Tansu is an Apache Kafka API compatible broker with a Postgres storage engine. Acting as a drop in replacement, existing clients connect to Tansu, producing and fetching messages stored in Postgres. Tansu is in early development, licensed under the GNU AGPL. Written in async 🦀 Rust 🚀.
While retaining API compatibility, the current storage engine implemented for Postgres is very different when compared to Apache Kafka:
- Messages are not stored in segments, so that retention and compaction polices can be applied immediately.
- Message ordering is total over all topics and not restricted to a single topic partition.
- Brokers do not replicate messages, relying on continous archiving instead.
Our initial use cases are relatively low volume Kafka deployments where total message ordering could be useful. Other non-functional requirements might require a different storage engine.
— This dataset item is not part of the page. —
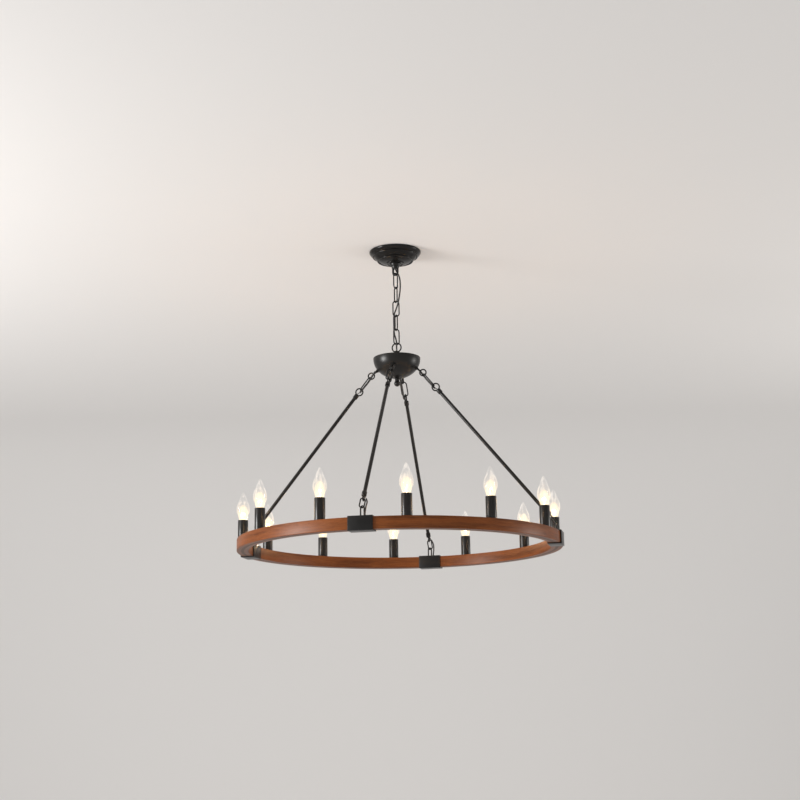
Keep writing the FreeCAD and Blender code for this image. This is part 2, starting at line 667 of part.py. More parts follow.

Tansu has been designed to work with multiple storage engines which are also in development:
- A Postgres engine where message ordering is either per topic, or per topic partition (as in Kafka).
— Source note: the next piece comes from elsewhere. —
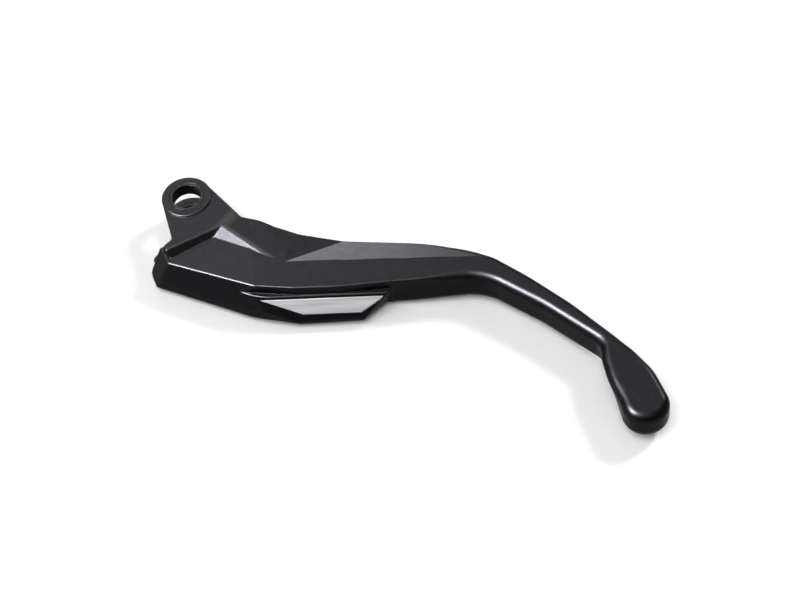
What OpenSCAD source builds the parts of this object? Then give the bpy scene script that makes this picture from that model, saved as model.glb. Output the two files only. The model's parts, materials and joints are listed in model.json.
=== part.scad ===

- An object store for S3 or compatible services.
- A segmented disk store (as in Kafka with broker replication).
We store a Kafka message using the following record
schema:
create table record (
id bigserial primary key not null,
topic uuid references topic(id),
partition integer,
producer_id bigint,
sequence integer,
timestamp timestamp,
k bytea,
v bytea,
last_updated timestamp default current_timestamp not null,
created_at timestamp default current_timestamp not null
);
The k
and v
are the key and value being stored by the client, with
the SQL being used for a fetch looks like:
with sized as (
select
record.id,
timestamp,
k,
v,
sum(coalesce(length(k), 0) + coalesce(length(v), 0)),
over (order by record.id) as bytes
from cluster, record, topic
where
cluster.name = $1
and topic.name = $2
and record.partition = $3
and record.id >= $4
and topic.cluster = cluster.id
and record.topic = topic.id
) select * from sized where bytes < $5;
One of the parameters for the Kafka Fetch API is the maximum number of bytes being returned. We use a with query here to restrict the size of the result set being returned, with a running total of the size.
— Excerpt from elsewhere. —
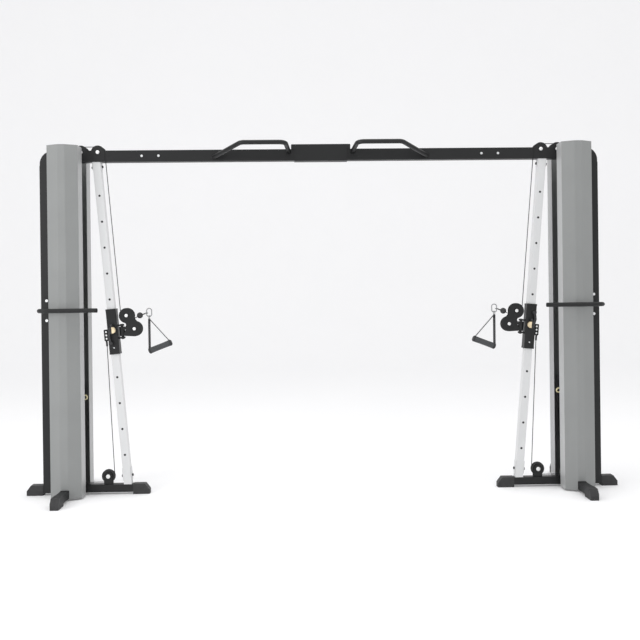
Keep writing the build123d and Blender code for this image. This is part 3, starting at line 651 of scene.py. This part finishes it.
def carriage_covers(name, side):
    """The pale boss and half cover of the lever's pivot, the anchor's three dots and the sleeve's screw."""
    front = -SLEEVE_HALF - 0.008
    boss = on_column(side, 0, front, BOSS_ALONG)
    profile = [(-0.0075, 0.0215), (0.0002, 0.0215), (0.0006, 0.0205), (0.0007, 0.006)]
    disc = mesh_piece(f"{name}_pale_boss", lambda bm: add_lathe(bm, boss, (0, -1, 0), profile, 64), CREAM,
                      f"{name}_carriage")
    for index, step in enumerate((-0.022, 0, 0.022)):
        spot = on_column(side, 0.006 - ANCHOR_OFFSET, -0.018, ANCHOR_ALONG + step)
        dome_cap(f"{name}_anchor_dot_{index}", spot, 0.0062, 0.0018, f"{name}_carriage", WHITE_CAP)
    screw = on_column(side, 0, -SLEEVE_HALF, BOSS_ALONG - 0.116)
    dome_cap(f"{name}_sleeve_screw", screw, 0.0045, 0.0015, f"{name}_carriage", PAINT["bolt_steel"])
    cover = mesh_piece(f"{name}_half_cover", lambda bm: add_half_disc(bm, side, front - 0.0202), CREAM,
                       f"{name}_carriage", smooth=False)
    bevelled(cover, 0.0006)


def tab_bolts(name, side):
    """The black bolt heads on the 5 mm tabs beside the column's two ends."""
    flank = COLUMN_HALF + 0.005
    profile = [(-0.0002, 0.0088), (0.0060, 0.0088), (0.0078, 0.0070), (0.0080, 0.0012)]
    for end, along in (("top", 2.080), ("foot", 0.040)):
        for way in (-1, 1):
            seat = on_column(side, way * flank, 0, along)
            outward = (on_column(side, way * (flank + 0.010), 0, along) - seat).normalized()
            bolt = mesh_piece(f"{name}_{end}_tab_bolt_{'in' if way > 0 else 'out'}",
                              lambda bm: add_lathe(bm, seat, outward, profile, 24),
                              PAINT["black_plastic"], "frame")


def pin_knob(name, side):
    """The black cover on the knob of the carriage's lock pin."""
    knob = on_column(side, 0, -SLEEVE_HALF - 0.0245, PIN_ALONG)
    profile = [(-0.0078, 0.0084), (-0.0004, 0.0084), (0.0006, 0.0074), (0.0010, 0.0010)]
    cover = mesh_piece(f"{name}_pin_knob_cover", lambda bm: add_lathe(bm, knob, (0, -1, 0), profile, 32),
                       PAINT["black_plastic"], f"{name}_pin")


def hole_shade_plugs(name, side):
    """One piece that holds the painted shade in all the column's lock holes: dark plugs standing in for the
    shadow inside them.
    """
    shade_plugs = mesh_piece(f"{name}_hole_liners", lambda bm: add_hole_shade_plugs(bm, side), PAINT["black_plastic"],
                        "frame")


def pull_ring(name, side):
    """The coated ring on the selector pin's outer end."""
    low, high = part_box(f"{name}_selector_pin")
    edge = low.x if side > 0 else high.x
    ring_centre = Vector((edge + side * 0.0175, 0, (low.z + high.z) / 2))
    ring = mesh_piece(f"{name}_pull_ring", lambda bm: add_torus(bm, ring_centre, 0.0135, 0.0046), RING_YELLOW,
                      f"{name}_selector")


def add_hole_shade_plugs(bm, side):
    """Dark flanged plugs, closed at the back, in the column's row of lock holes: painted shade where the
    holes' insides fall in shadow.
    """
    first = PIN_ALONG - 5 * HOLE_PITCH
    profile = [(-0.0144, 0.0004), (-0.0142, 0.00545), (0.0, 0.00545), (0.0, 0.0074), (0.00025, 0.0072),
               (0.00025, 0.0052), (-0.0138, 0.0052), (-0.0140, 0.0004)]
    for index in range(HOLE_COUNT):
        mouth = on_column(side, 0, -COLUMN_HALF, first + index * HOLE_PITCH)
        add_lathe(bm, mouth, (0, -1, 0), profile, 24)


def add_half_disc(bm, side, front):
    """A D-shaped cover on the lever's pivot, round towards the middle of the machine."""
    radius = 0.0205
    thickness = 0.0020
    outline = []
    for step in range(33):
        angle = math.radians(-90 + 180 * step / 32)
        outline.append((0.001 + radius * math.cos(angle), BOSS_ALONG + radius * math.sin(angle)))
    near = [bm.verts.new(on_column(side, inward, front - thickness, along)) for inward, along in outline]
    far = [bm.verts.new(on_column(side, inward, front, along)) for inward, along in outline]
    bm.faces.new(near)
    bm.faces.new(list(reversed(far)))
    join_rings(bm, near, far)


def add_torus(bm, centre, major, minor, around=48, section=16):
    """A ring of round bar that faces the user."""
    rings = []
    for index in range(around):
        turn = 2 * math.pi * index / around
        out = Vector((math.cos(turn), 0, math.sin(turn)))
        rings.append([bm.verts.new(centre + out * (major + a) + Vector((0, b, 0)))
                      for a, b in circle_outline(minor, section)])
    for index in range(around):
        join_rings(bm, rings[index], rings[(index + 1) % around])


# ---------------------------------------------------------------- stage, light and camera
def soft_material(name, colour):
    """A pale matt stage surface with a barely visible mottle and a faint glow of its own."""
    m = Nodes(name)
    low, high = shades(colour, 0.01)
    m.put(m.shader, "Base Color", m.ramp(m.noise(1.5, 3), low, high))
    m.shader.inputs["Roughness"].default_value = 0.9
    m.shader.inputs["Emission Color"].default_value = (1, 1, 1, 1)
    m.shader.inputs["Emission Strength"].default_value = 0.07
    return m.material


def backdrop():
    """A pale floor that sweeps up into a wall well behind the machine."""
    near = -12
    depth = 9.0
    radius = 4.0
    height = 12
    half = 26.0
    steps = 16
    section = [Vector((0, near, 0)), Vector((0, depth, 0))]
    for index in range(1, steps + 1):
        angle = math.radians(90) * index / steps
        section.append(Vector((0, depth + radius * math.sin(angle), radius * (1 - math.cos(angle)))))
    section.append(Vector((0, depth + radius, height)))

    def build(bm):
        rows = [[bm.verts.new(point + Vector((x, 0, 0))) for point in section] for x in (-half, half)]
        for index in range(len(section) - 1):
            bm.faces.new((rows[0][index], rows[1][index], rows[1][index + 1], rows[0][index + 1]))

    floor = mesh_piece("studio_floor", build, soft_material("studio_white", (0.93, 0.93, 0.94)))


def area_light(name, place, target, size, power):
    """A rectangular soft box aimed at a point."""
    light = bpy.data.lights.new(name, "AREA")
    light.shape = "RECTANGLE"
    light.size, light.size_y = size
    light.energy = power
    lamp = bpy.data.objects.new(name, light)
    bpy.context.collection.objects.link(lamp)
    lamp.location = place
    lamp.rotation_euler = (Vector(target) - Vector(place)).to_track_quat("-Z", "Y").to_euler()


def studio():
    """Soft light from all round, a little stronger from above and from the left."""
    world = bpy.data.worlds.new("studio")
    bpy.context.scene.world = world
    world.use_nodes = True
    world.node_tree.nodes["Background"].inputs["Color"].default_value = (1, 1, 1, 1)
    world.node_tree.nodes["Background"].inputs["Strength"].default_value = 0.85
    area_light("top", (0, -1.0, 5.0), (0, 0.5, 0), (7, 4), 90)
    area_light("left", (-5.5, -4.5, 2.4), (-0.6, 0, 1.1), (3, 3), 120)
    area_light("right", (6.5, -2.5, 2.4), (1.2, 0, 1.1), (3, 3), 10)
    view = bpy.context.scene.view_settings
    view.view_transform = "Standard"
    view.exposure = 0.0


def camera():
    """A camera in front of the machine at chest height, looking almost straight at it."""
    place = (-0.146, -5.264, 1.273)
    lens = bpy.data.cameras.new("camera")
    lens.lens = 44.6
    lens.sensor_width = 36
    lens.shift_y = -0.0332
    lens.clip_end = 100
    eye = bpy.data.objects.new("camera", lens)
    bpy.context.collection.objects.link(eye)
    yaw, pitch, roll = (math.radians(angle) for angle in (1.414, -0.05, -0.704))
    forward = Vector((math.sin(yaw) * math.cos(pitch), math.cos(yaw) * math.cos(pitch), math.sin(pitch)))
    flat_right = Vector((math.cos(yaw), -math.sin(yaw), 0))
    flat_up = flat_right.cross(forward)
    right = flat_right * math.cos(roll) + flat_up * math.sin(roll)
    up = flat_up * math.cos(roll) - flat_right * math.sin(roll)
    turn = Matrix((right, up, -forward)).transposed()
    eye.matrix_world = Matrix.Translation(place) @ turn.to_4x4()
    bpy.context.scene.camera = eye


dress_cad_nodes()
for tower, tower_side in SIDES:
    tower_cables(tower, tower_side)
    hand_grip(tower, tower_side)
    tower_fittings(tower, tower_side)
backdrop()
studio()
camera()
Tansu is available as a minimal from scratch
docker image. With a compose.yaml
, available from here:
docker compose up
Using the regular Apache Kafka CLI you can create topics, produce and consume messages with Tansu:
kafka-topics \
--bootstrap-server localhost:9092 \
--partitions=3 \
--replication-factor=1 \
--create --topic test
Producer:
echo "hello world" | kafka-console-producer \
--bootstrap-server localhost:9092 \
--topic test
Consumer:
kafka-console-consumer \
--bootstrap-server localhost:9092 \
--topic test \
--from-beginning \
--property print.timestamp=true \
--property print.key=true \
--property print.offset=true \
--property print.partition=true \
--property print.headers=true \
--property print.value=true
Or using librdkafka to produce:
echo "Lorem ipsum dolor..." | \
./examples/rdkafka_example -P \
-t test \
-b localhost:9092 \
-z gzip
Consumer:
./examples/rdkafka_example \
-C \
-t test \
-b localhost:9092